防爆仕様にも対応可能な多目的スマートカメラ:テスト/計測
関電エネルギーソリューションとオリエントブレインが共同開発したスマートカメラを用いることで、安全監視や画像検査が必要な現場で生じるさまざまな課題に対して、柔軟に対応することが可能となる。
総合エネルギーサービス会社の関電エネルギーソリューション(以下、Kenes)と防爆カメラで強みを持つオリエントブレインは2012年9月27日、工場や商業ビルなどでの監視や検査用途に向けたスマートカメラを共同開発したと発表した。Kenesは「Wiz-cam(ウィズカム)」、オリエントブレインは「NEXT-EYE(ネクストアイ)」の製品名で、それぞれ2012年11月から販売を始める。
目的に応じて搭載カメラを選択
新製品は、National Instrumentsのグラフィカル開発プラットフォーム「LabVIEW」を採用したことや、3種類のカメラが選択できること、オプションで防爆仕様や屋外仕様も用意していることなどから、さまざまな顧客のニーズにも柔軟に対応することが可能となる。
スマートカメラの外形寸法は156mm×110mm×92mm(レンズを除く)で、画像処理を行うCPUボードとカメラを組み合わせて一体化している。CPUボードには動作周波数が1.6GHzのAtomプロセッサが実装されている。カメラは200万画素CMOSセンサーを採用したフルHDカメラが標準搭載となっているが、産業用カメラインタフェース規格である「GigE Vision」対応カメラ、あるいはフリアーシステムズ製で手のひらサイズの小型赤外線サーモカメラ「A35」を搭載したタイプも用意している。カメラとCPUボードの接続にはギガビットイーサネットを採用しており、画像処理用途に応じてカメラを容易に取り替えることができる。
さまざまな設置環境にも対応している。一般的な環境で利用する仕様に加えて、耐圧防爆仕様や屋外仕様のハウジングをオプションで用意した(図1)。耐圧防爆仕様への適合はオリエントブレインが最も得意とする技術の一つであり、産業用スマートカメラの分野でも、こうした強みを生かしていく。これ以外にも、PCと連動することで画像処理の分散化や複数台のカメラを接続したシステム構成を取ることができたり、被測定物の異常時に、各種インタフェースを介して信号を外部に出力し、パトライトや表示モニターを直接制御したりすることもできる。

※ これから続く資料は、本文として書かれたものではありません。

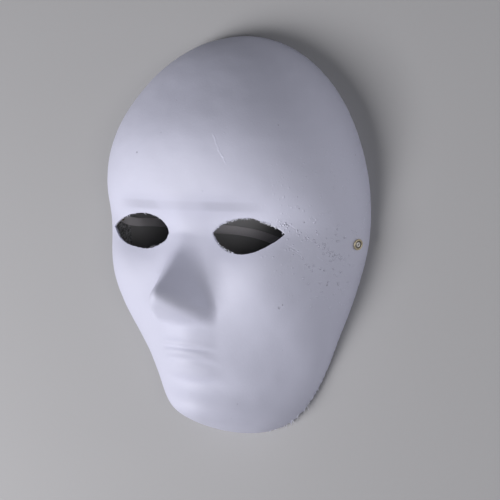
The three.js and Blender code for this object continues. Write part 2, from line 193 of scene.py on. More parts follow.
# The forehead's crease: its middle, and directions along and across it
CREASE_MIDDLE = (0.0322, 0.0530, 0.0650)
CREASE_WAY, CREASE_ACROSS = (0.494, -0.869, 0.0), (0.869, 0.494, 0.0)
PAINTED_BROW_SHADE_Y = 0.0200  # where a band of painted shade lies, along the fold under the brow

# Rivets: places on the side walls, as the side and then y and z
RIVET_PLACES = {"rivet_left": (1, -0.0007, 0.0105), "rivet_right": (-1, 0.009, 0.014)}
SIDE_WALL_START = 0.8  # the side wall lies beyond this share of the half width
SIDE_WALL_POINTS = 20001
RIVET_NORMAL_STEP = 0.00005
RIVET_SIDES, HEAD_ROWS, ROLL_ROWS = 72, 72, 12
# The head: its rings as shares of its radius, and heights over the wall
RIVET_HEAD = {"ring": 0.83, "ring_reach": 0.172, "ring_rise": 0.00057, "groove_z": 0.00045,
              "button": 0.44, "button_rise": 0.00050, "dimple": 0.13, "dimple_depth": 0.00040,
              "lip": 0.985, "lip_z": 0.00048, "under_z": 0.00036}
# The shank and the rolled end inside: radii, and heights over the wall or over the end
RIVET_END = {"shank": 0.0015, "start_z": -0.0039, "z": -0.00465, "roll_start": 0.0021,
             "roll_reach": 0.0007, "roll_middle": 0.00038, "roll_rise": 0.00037,
             "mouth": 0.0013, "mouth_rise": 0.0001, "pit_rise": 0.0006}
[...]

アイコンを選択するだけで制御プログラムを容易にカスタマイズ化
新開発のスマートカメラは、ソフトウェアレベルでもシステムに応じて最適なプログラムをユーザー側でより早く、効率よく開発できるようにした。その1つがグラフィカル開発プラットフォーム「LabVIEW」をベースとしていることである。

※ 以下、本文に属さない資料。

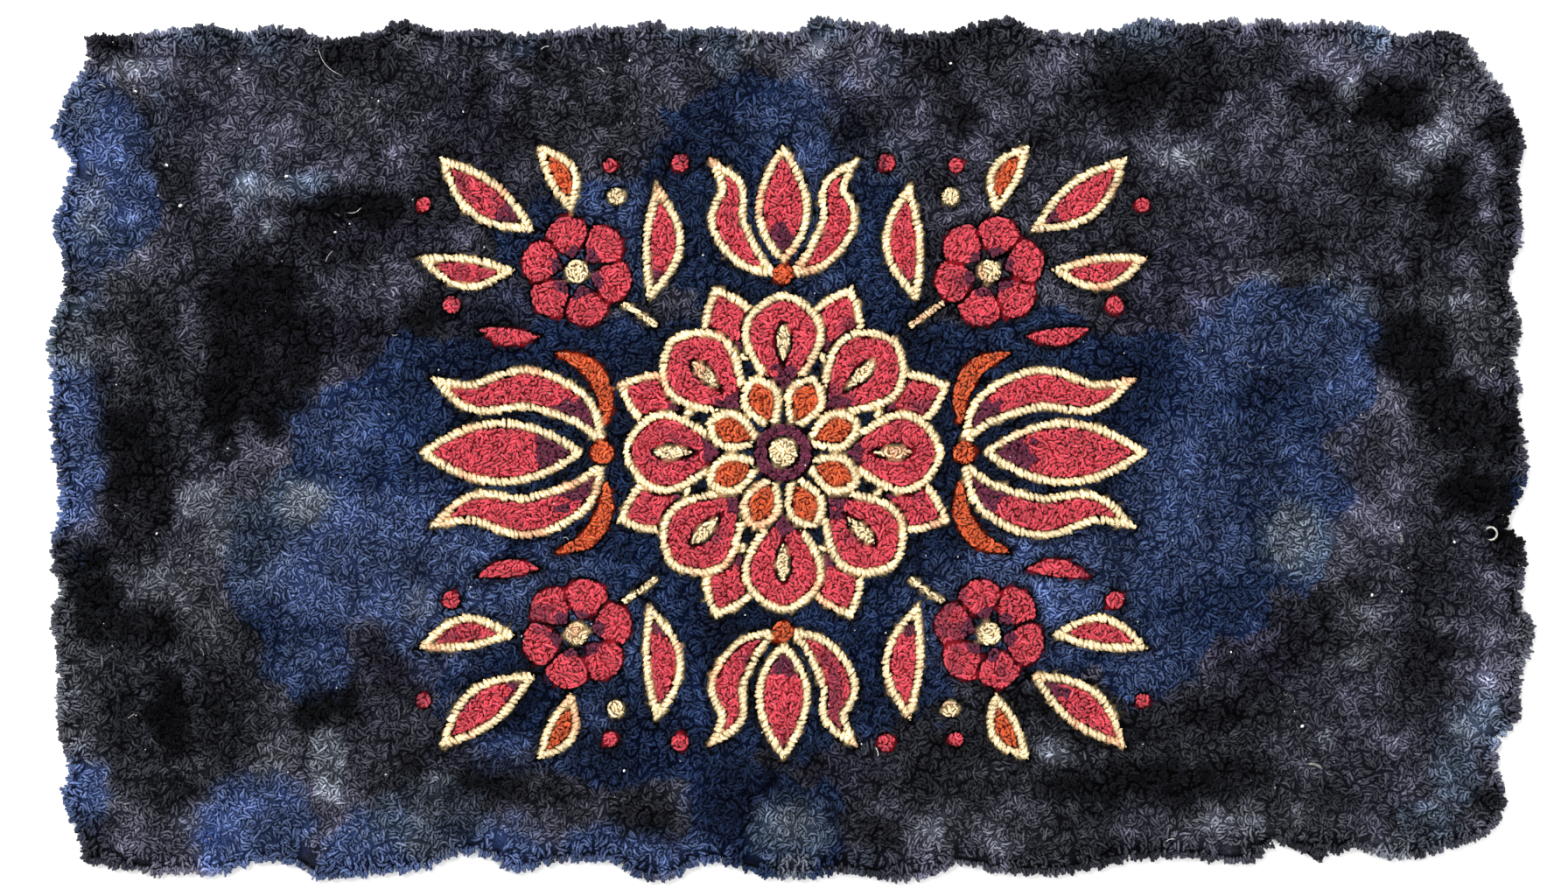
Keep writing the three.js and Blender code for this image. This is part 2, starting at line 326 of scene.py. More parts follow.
# How many millimetres a tint takes to fade at its border; the others take this many
SOFT_FADE = 9
FADE = {"blue": 3, "pale": 5, "ash": 20, "denim": 14, "navy": 14}

# The most of its own half size that a small stain's fade takes, and the half sizes below which the big
# and the small lobes at a stain's border shrink with it
FADE_SHARE = 0.8
BIG_LOBES_FROM = 45
SMALL_LOBES_FROM = 14

# How much the tone and the grain change the ground's strength, and how much less they do so in blue
TONE_RANGE = 3.2
GRAIN_RANGE = 2.0
BLUE_TONE_LESS = 1.6
BLUE_GRAIN_LESS = 0.8
GRAIN_MIDDLE = 0.48

# Each noise: the size of its bumps, its seed, how many layers of finer detail it has, and how far it
# swings where it is used as a swing to both sides
Noise = namedtuple("Noise", "size seed layers swing")
NOISES = {
    "drift x": Noise(40, 3, 4, 18),
    "drift y": Noise(40, 4, 4, 18),
    "ragged border": Noise(8, 9, 1, 6),
    "tone": Noise(46, 11, 5, 1),
    "grain": Noise(15, 12, 3, 1),
    "gold tint": Noise(26, 41, 4, 1),
    "red tint": Noise(30, 42, 4, 1),
    "yarn strength": Noise(12, 43, 4, 0.36),
    "root border": Noise(6, 44, 1, 0.16),
    "design crest": Noise(16, 45, 2, 1.2),
    "crease": Noise(70, 55, 4, 1),
    "creased patch": Noise(85, 56, 1, 1),
    "crack": Noise(7, 57, 1, 1),
    "crest": Noise(40, 62, 2, 2.8),
    "shadow": Noise(14, 63, 1, 0.8),
    "bed lump": Noise(13, 81, 2, 1),
}
Lobes = namedtuple("Lobes", "size seed swing")
BIG_LOBES = Lobes(44, 5, 22)
SMALL_LOBES = Lobes(17, 7, 10)
TONE_LOBES = Lobes(24, 14, 0.12)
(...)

新製品にはアイコンを選択していくだけで画像処理プログラムを開発できる画像処理構築支援ソフトウェア「アプリケーションアドバイザー」が付属されている。このソフトウェアはLabVIEWをより簡略化したもので、PCにこのアプリケーションアドバイザーをインストールすると、図2のような画面がPCのディスプレイに表示される。画面に表示されたアイコンを処理内容に応じて選択していけば、画像処理プログラムが完成する仕組みだ。ラインの異常監視・検査や温度分布測定・管理などを担当するエンジニアが、C言語などプログラム言語の十分な知識がなくても、画像処理に必要なアイコンを選択するだけで、制御プログラムのカスタマイズが容易に可能となる。もちろん、さらに高度なプログラム開発などが必要な場合は、Kenesやオリエントブレインのサポートを受けることもできる。
図2 付属ソフト「アプリケーションアドバイザー」の画面。赤い枠で囲まれた画面の右側に処理内容を示すアイコン、右側に処理手順が表示される。アイコンを選び組み合わせることで、プログラミングの専門知識がなくてもプログラムを作成することができる。
新製品の価格はオープンだが、サンプル価格はフルHDカメラ搭載の標準モデルで65万円、赤外線サーモカメラ搭載モデルだと110万円の予定である。両社では、工場や商業ビル、スーパー、レストランなどにおいて、人数カウントや温度分布管理、製品や設備の異常監視といった用途に新製品を提案していく。初年度は2社で500台の販売を見込んでいる。